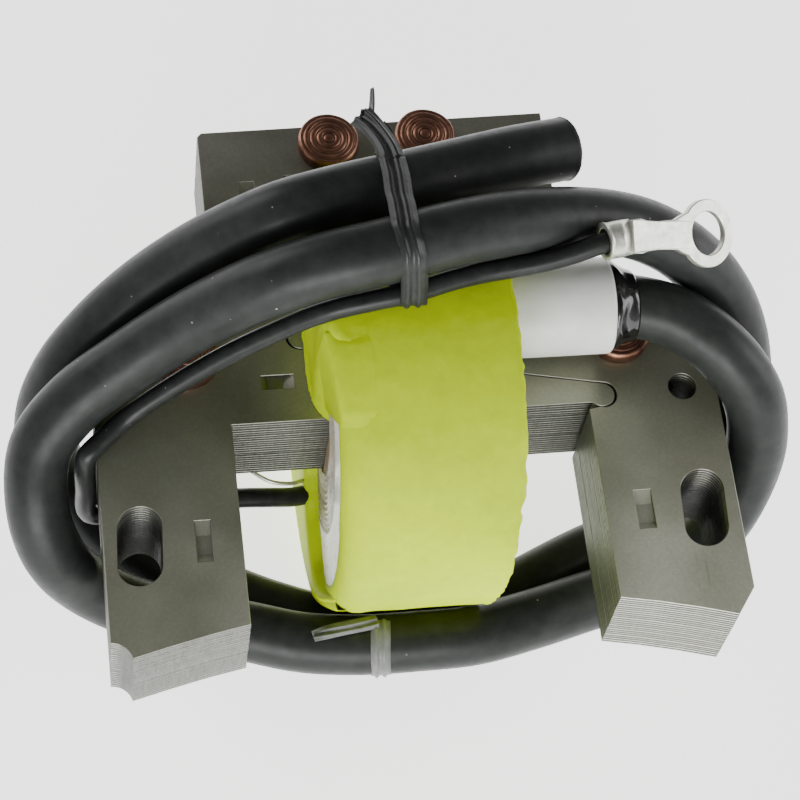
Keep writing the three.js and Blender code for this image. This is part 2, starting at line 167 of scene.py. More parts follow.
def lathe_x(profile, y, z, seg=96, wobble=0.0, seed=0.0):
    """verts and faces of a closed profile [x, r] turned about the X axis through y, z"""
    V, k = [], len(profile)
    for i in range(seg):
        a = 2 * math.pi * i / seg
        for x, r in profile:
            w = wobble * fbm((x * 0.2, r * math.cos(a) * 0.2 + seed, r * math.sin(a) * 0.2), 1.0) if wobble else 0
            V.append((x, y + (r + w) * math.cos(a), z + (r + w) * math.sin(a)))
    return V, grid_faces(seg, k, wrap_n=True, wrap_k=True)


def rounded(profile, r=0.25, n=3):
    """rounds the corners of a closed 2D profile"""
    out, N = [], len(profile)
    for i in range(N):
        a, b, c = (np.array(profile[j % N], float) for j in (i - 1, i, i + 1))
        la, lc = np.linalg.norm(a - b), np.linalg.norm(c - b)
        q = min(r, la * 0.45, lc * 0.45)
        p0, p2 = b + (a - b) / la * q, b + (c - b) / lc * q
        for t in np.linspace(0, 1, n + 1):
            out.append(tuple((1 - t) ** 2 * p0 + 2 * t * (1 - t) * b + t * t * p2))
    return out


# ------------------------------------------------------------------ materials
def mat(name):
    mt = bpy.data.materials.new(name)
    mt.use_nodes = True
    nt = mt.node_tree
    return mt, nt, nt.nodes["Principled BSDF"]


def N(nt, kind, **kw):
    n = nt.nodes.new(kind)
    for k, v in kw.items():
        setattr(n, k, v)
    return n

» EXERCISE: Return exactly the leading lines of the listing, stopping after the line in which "return V, grid_faces(seg, k, wrap_n=True, wrap_k=True)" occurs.

» FULL OUTPUT:
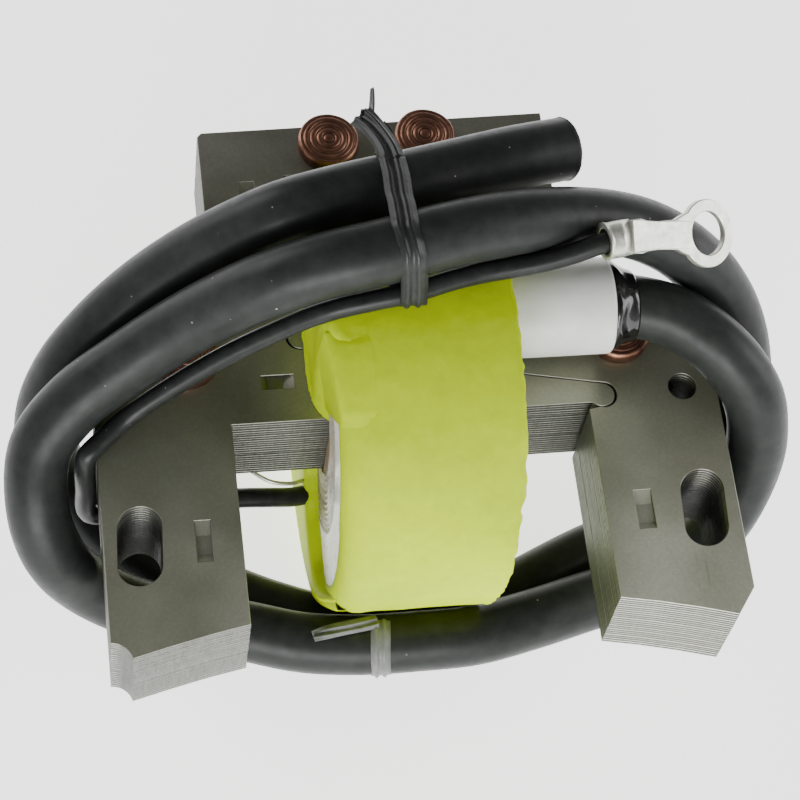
Keep writing the three.js and Blender code for this image. This is part 2, starting at line 167 of scene.py. More parts follow.
def lathe_x(profile, y, z, seg=96, wobble=0.0, seed=0.0):
    """verts and faces of a closed profile [x, r] turned about the X axis through y, z"""
    V, k = [], len(profile)
    for i in range(seg):
        a = 2 * math.pi * i / seg
        for x, r in profile:
            w = wobble * fbm((x * 0.2, r * math.cos(a) * 0.2 + seed, r * math.sin(a) * 0.2), 1.0) if wobble else 0
            V.append((x, y + (r + w) * math.cos(a), z + (r + w) * math.sin(a)))
    return V, grid_faces(seg, k, wrap_n=True, wrap_k=True)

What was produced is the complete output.